--- RAW RECORDS ---

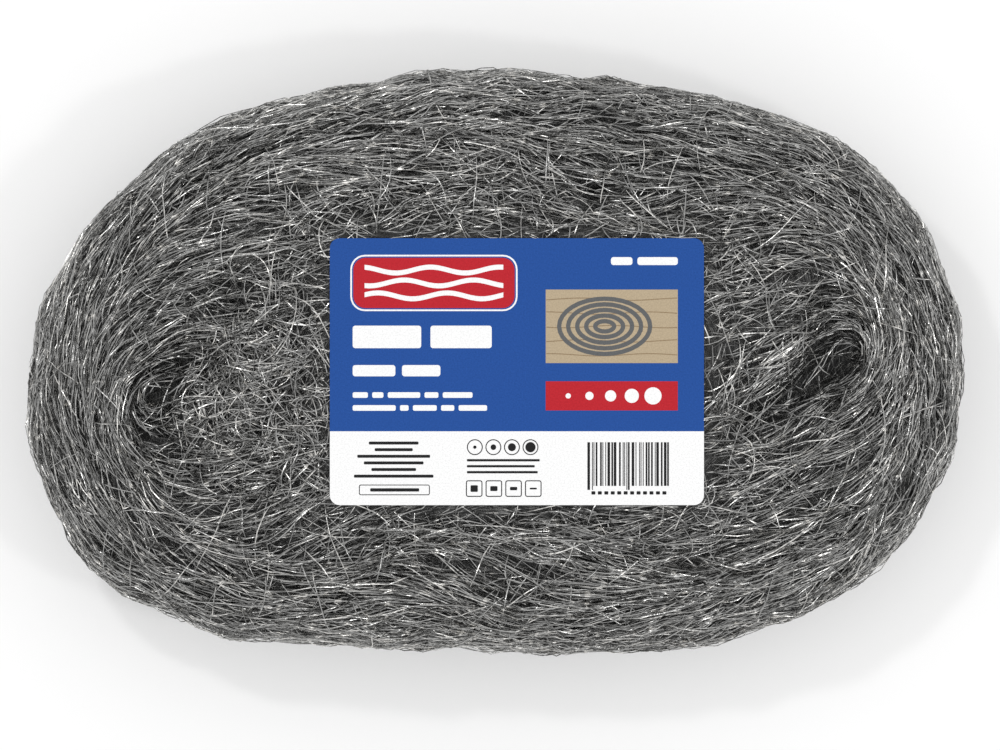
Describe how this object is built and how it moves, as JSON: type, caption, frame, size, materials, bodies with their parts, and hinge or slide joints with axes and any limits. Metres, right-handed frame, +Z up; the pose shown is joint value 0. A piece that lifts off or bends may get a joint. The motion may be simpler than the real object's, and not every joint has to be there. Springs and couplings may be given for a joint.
{
  "type": "steel wool bundle",
  "caption": "Flat oval coil of coarse grey steel wool lying on its face, with a thin printed label with rounded corners on top.",
  "frame": {"origin": "under the middle of the bundle, on the surface that it lies on", "axes": "+X along the oval's length, to the right of the upright label; +Y across it, towards the label's upper edge; +Z up, out of the labelled face"},
  "size_m": [0.2842, 0.177, 0.06],
  "materials": {
    "steel_wool": "coarse tangled steel strands, satin with bright glints",
    "label_face": "printed label, smooth satin"
  },
  "bodies": {
    "root": {"wool_coil": "steel_wool", "label": "label_face"}
  },
  "joints": []
}
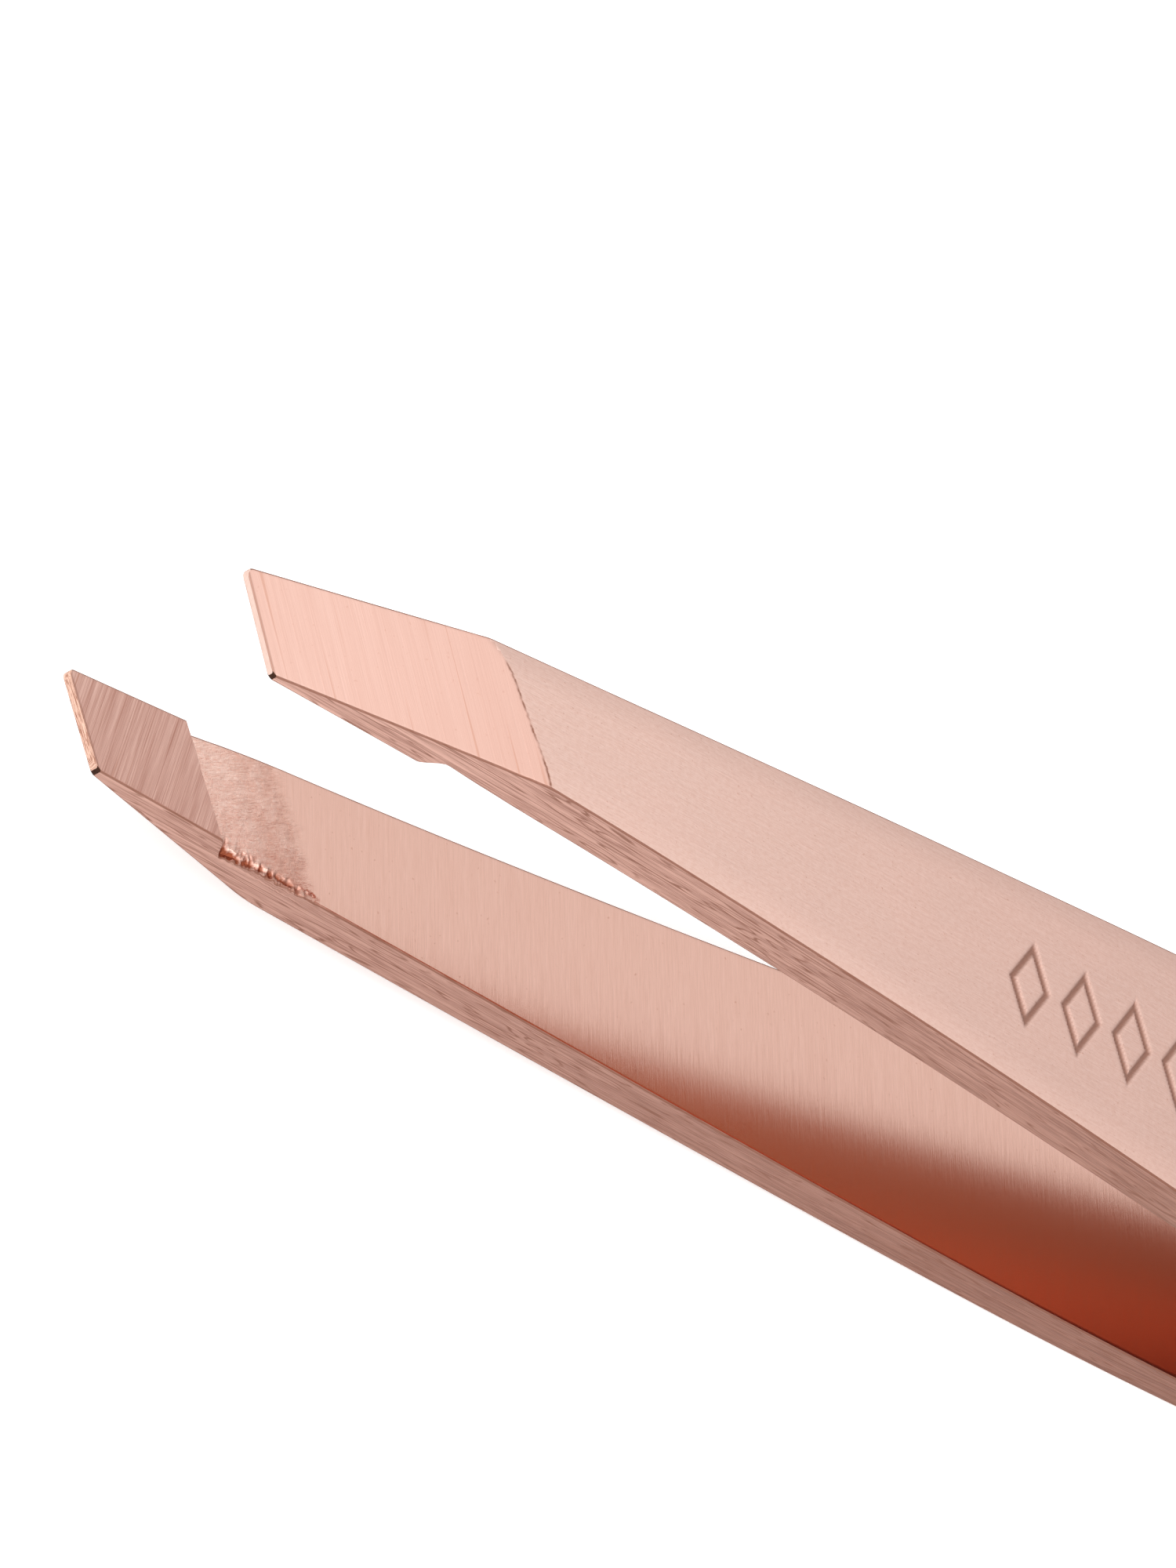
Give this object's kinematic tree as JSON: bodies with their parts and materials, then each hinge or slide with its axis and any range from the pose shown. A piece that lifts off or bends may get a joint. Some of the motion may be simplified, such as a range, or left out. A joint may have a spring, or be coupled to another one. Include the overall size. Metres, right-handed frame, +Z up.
{
  "type": "slant tweezers",
  "caption": "Slant-tip cosmetic tweezers: bowed brushed rose-gold steel arms, welded at the tail, spring closed by finger pressure so the ground tip edges meet.",
  "frame": {"origin": "middle of the bounding box's underside, with the tool lying on a table on its lower arm's bow and the tail's lower edge", "axes": "+X along the tool from the tips to the tail, +Y across the width towards the foremost corner of the slanted tips, +Z up from the table"},
  "size_m": [0.0952, 0.01, 0.0148],
  "materials": {
    "rose_gold_steel": "rose-gold plated stainless steel, fine lengthwise brushing, ground tips",
    "weld_metal": "fused bare steel, sealed inside"
  },
  "bodies": {
    "tail": {"upper_tail": "rose_gold_steel", "lower_tail": "rose_gold_steel", "weld_nugget_front": "weld_metal", "weld_nugget_rear": "weld_metal"},
    "upper_blade": {"upper_arm": "rose_gold_steel"},
    "lower_blade": {"lower_arm": "rose_gold_steel"}
  },
  "joints": [
    {"name": "upper_flexure", "type": "hinge", "parent": "tail", "child": "upper_blade", "pos_m": [0.01778, 0, 0.00645], "axis": [0, -1, 0], "range_deg": [0, 3.83], "stiffness_Nm_per_rad": 1.4},
    {"name": "lower_flexure", "type": "hinge", "parent": "tail", "child": "lower_blade", "pos_m": [0.01738, 0, 0.00117], "axis": [0, 1, 0], "range_deg": [0, 3.83], "stiffness_Nm_per_rad": 1.4}
  ]
}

---

-- REQUIRED WORK --
Look through the listing and extract every line with "parts" in it.

-- EXERCISE ANSWER --
Describe how this object is built and how it moves, as JSON: type, caption, frame, size, materials, bodies with their parts, and hinge or slide joints with axes and any limits. Metres, right-handed frame, +Z up; the pose shown is joint value 0. A piece that lifts off or bends may get a joint. The motion may be simpler than the real object's, and not every joint has to be there. Springs and couplings may be given for a joint.
Give this object's kinematic tree as JSON: bodies with their parts and materials, then each hinge or slide with its axis and any range from the pose shown. A piece that lifts off or bends may get a joint. Some of the motion may be simplified, such as a range, or left out. A joint may have a spring, or be coupled to another one. Include the overall size. Metres, right-handed frame, +Z up.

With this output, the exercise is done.